Easy, inevitable and his number’s already in your phone; shagging a mate is the only sensible way forwards. Why just risk ending a relationship when you could also ruin a friendship? Add that to revealing your genitals to someone you’ll wash up with at barbecues in the future, and this really is madness. And there’s nothing sexier.

With a stranger

Reduces risk because nobody knows who the hell this girl is and you’ve saved her as Dave Plumber in your phone. But effort-intensive as it involves the long road of persuading a stranger that you’re worth a fuck in the first place, and avoiding ever going through that again is why you settled for monogamy in the first place. Also, she could be unhinged.

With an ex

The lazy fuck for lazy fucks, the simplest way to get a new cock in your life is to re-christen an old one. Plumping for someone you already know in bed and in person is the Netflix of adultery – a few familiar buttons pushed and you’re supine on the sofa being halfway entertained. And he’ll probably keep it quiet because he’s just as ashamed as you are.

With a professional

Is it even infidelity if the third party’s being paid? Or are you just making your own contribution to Britain’s thriving services industry? Ultimately, when you hooked up with the girl from the OnlyFans, aren’t you a victim of capitalism’s transformation of sex into a commodity? Don’t even bother making the argument because you won’t get caught.
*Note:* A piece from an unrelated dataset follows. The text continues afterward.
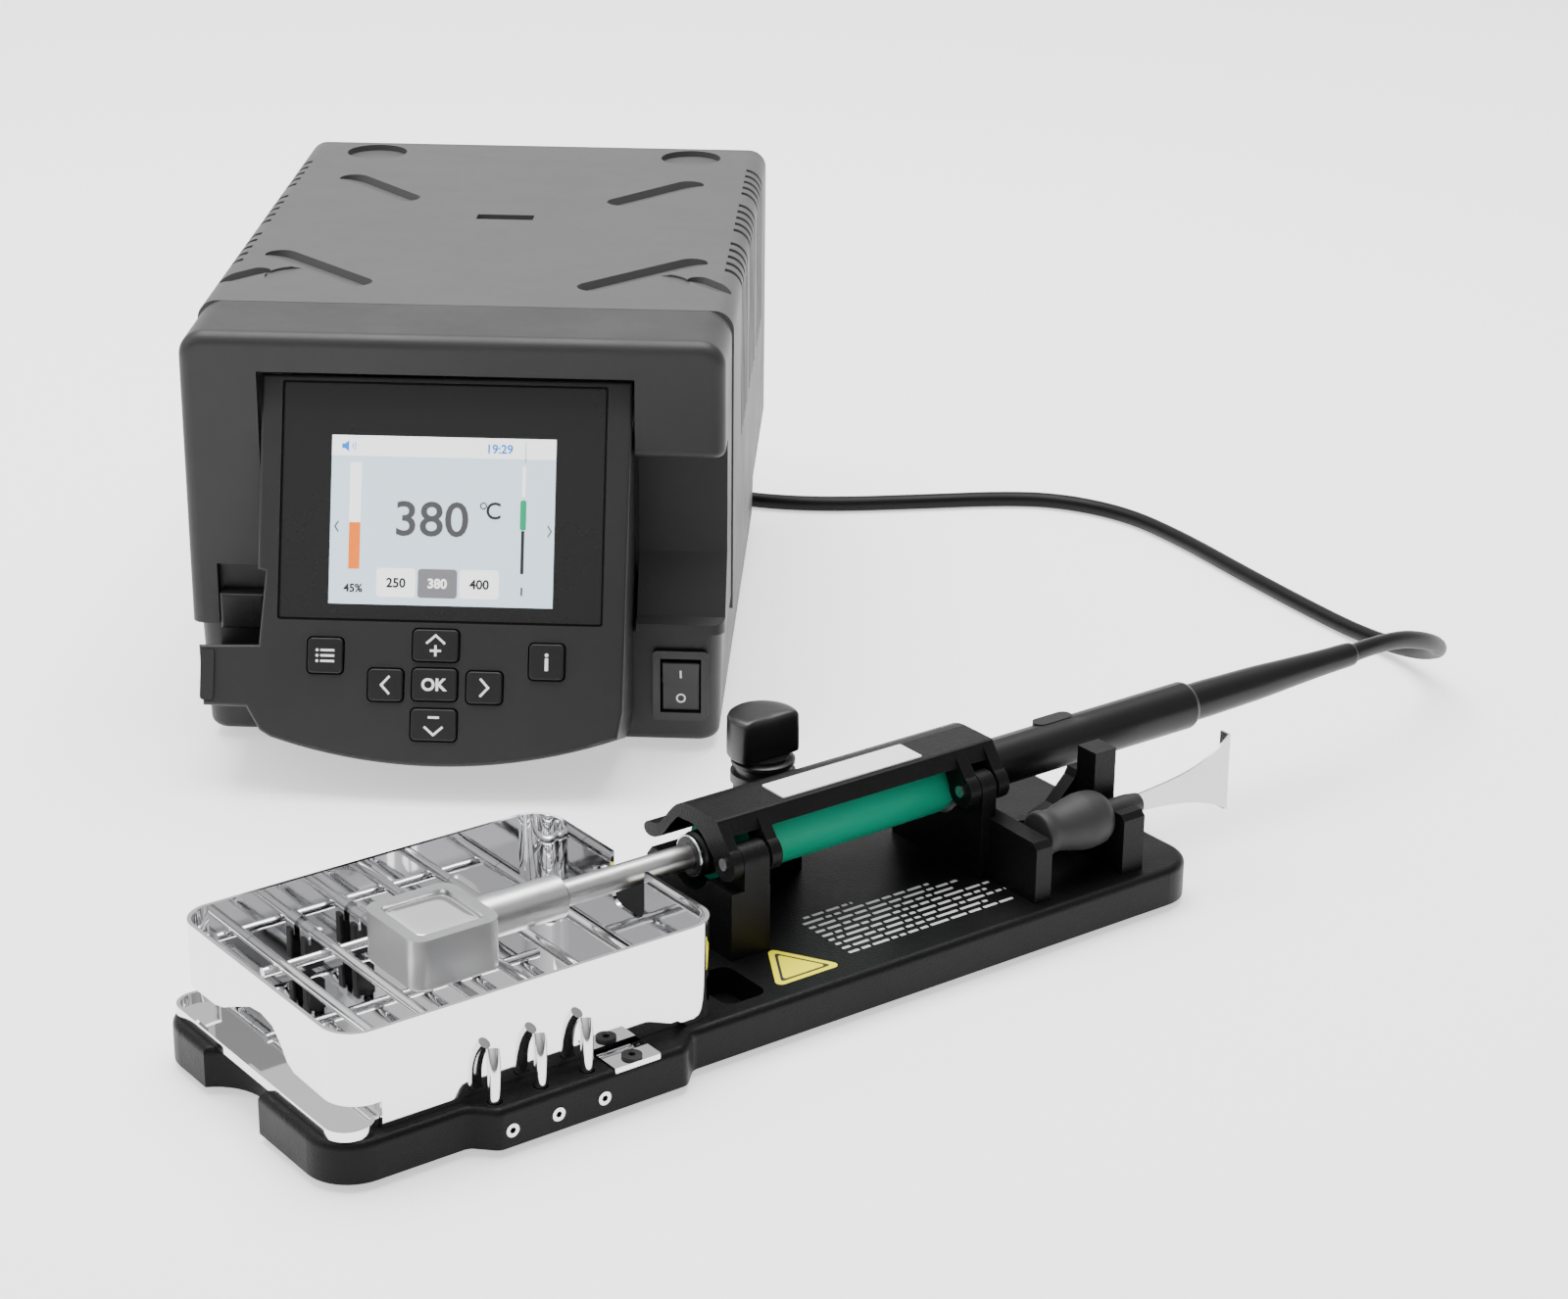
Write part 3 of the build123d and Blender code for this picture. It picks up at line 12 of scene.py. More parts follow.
import bpy
import numpy as np
from mathutils import Matrix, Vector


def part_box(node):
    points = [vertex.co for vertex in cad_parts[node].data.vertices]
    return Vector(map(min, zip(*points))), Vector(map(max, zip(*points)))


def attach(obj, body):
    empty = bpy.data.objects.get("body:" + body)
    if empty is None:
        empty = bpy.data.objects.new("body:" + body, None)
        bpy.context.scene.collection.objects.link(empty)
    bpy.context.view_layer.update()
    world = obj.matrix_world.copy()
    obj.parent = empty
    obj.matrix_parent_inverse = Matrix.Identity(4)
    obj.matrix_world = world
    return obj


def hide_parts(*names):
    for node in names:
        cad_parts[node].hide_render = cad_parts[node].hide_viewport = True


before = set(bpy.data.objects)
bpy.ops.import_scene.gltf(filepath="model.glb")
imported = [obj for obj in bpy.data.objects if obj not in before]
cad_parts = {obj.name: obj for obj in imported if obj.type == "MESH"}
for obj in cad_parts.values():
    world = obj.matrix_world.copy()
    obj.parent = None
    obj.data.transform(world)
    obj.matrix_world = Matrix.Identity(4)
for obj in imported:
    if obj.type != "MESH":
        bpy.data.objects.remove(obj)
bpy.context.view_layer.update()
LOG = logging.getLogger("station")
MM = 0.001
INK = 0.04
Array = np.ndarray
Shape = tuple[Array, list]
Colour = tuple[float, float, float]
Socket = bpy.types.NodeSocket


# ---------------------------------------------------------------- frames
@dataclass(frozen=True)
class Plane:
    """A flat face: origin in mm, and the directions of its own x and y."""

    origin: Array
    x: Array
    y: Array

    @property
    def out(self) -> Array:
        """The face's outward direction, x cross y."""
        return np.cross(self.x, self.y)

    def place(self, points: Array) -> Array:
        """Carries points from the face into the part's frame.

        Args:
            points: rows of x, y and height above the face, in mm.

        Returns:
            Rows of x, y and z in mm: origin + x along + y along + height outwards.
        """
        p = np.atleast_2d(np.asarray(points, float))
        return self.origin + p[:, :1] * self.x + p[:, 1:2] * self.y + p[:, 2:3] * self.out


def centre(node: str) -> Array:
    """Middle of a CAD node's box, in mm."""
    low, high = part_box(node)
    return (np.array(low) + np.array(high)) / 2 / MM


TILT = np.radians(22.0)
TURN = np.radians(39.07)
ALONG = np.array([np.cos(TURN), np.sin(TURN), 0.0])
ACROSS = np.array([-np.sin(TURN), np.cos(TURN), 0.0])
UP = np.array([0.0, 0.0, 1.0])
UNIT = np.array([centre("top_cover")[0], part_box("top_cover")[1][1] / MM - 218.0, 0.0])
KNOB_AXIS = centre("clamp_screw")
STAND = np.array([*(KNOB_AXIS - 165.0 * ALONG - 70.0 * ACROSS)[:2], 0.0])


def unit(x: float, y: float, z: float) -> Array:
    """A point of the control unit, in mm, in the part's frame."""
    return UNIT + np.array([x, y, z])


def stand(s: float, t: float, z: float) -> Array:
    """A point of the stand: s along it, t away from its near side, z up, in mm."""
    return STAND + s * ALONG + t * ACROSS + z * UP


CONSOLE = Plane(unit(0, 5, 109), np.array([1.0, 0, 0]), np.array([0, np.sin(TILT), np.cos(TILT)]))


def upright(y: float) -> Plane:
    """The unit's upright plane at depth y, facing forwards."""
    return Plane(unit(0, y, 0), np.array([1.0, 0, 0]), UP)


def deck(z: float) -> Plane:
    """The stand's level plane at height z, x along it and y across it."""
    return Plane(stand(0, 0, z), ALONG, ACROSS)


# ---------------------------------------------------------------- finishes
def carry(node: bpy.types.Node, source: tuple[float, float], target: tuple[float, float]) -> None:
    """Sets a Map Range node so that it carries the source range onto the target range."""
    for name, value in zip(("From Min", "From Max", "To Min", "To Max"), (*source, *target)):
        node.inputs[name].default_value = value


class Grain(Enum):
    """How a surface's relief is patterned."""

    FINE = "fine moulded grain"
    CAST = "textured coat over a casting"
    BRUSHED = "drawn lines"
    POLISHED = "slow waves of polished sheet"
    PRINT = "flat ink"
    FOAM = "soft skin with pores"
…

With a figment of your own imagination

Subtracts the physical element, which is considerable, but makes up for it by opening the doors to every other option. Any number of lovers possessed of whatever anatomical implausibilities you see fit to include can be yours without even changing out of stained sweatpants. You won’t be rejected and you won’t be found out. However, it is just wanking.

With nobody

Exhausted just reading this? Don’t have the imagination or the energy? Realised it’s not just your boyfriend you’re bored with, but the very concept of sex? Give it up. You get all the kicks you need from sending and receiving witty memes. The only fling you’re having is with a bag of honey-roasted peanuts and a box of Cabernet Shiraz.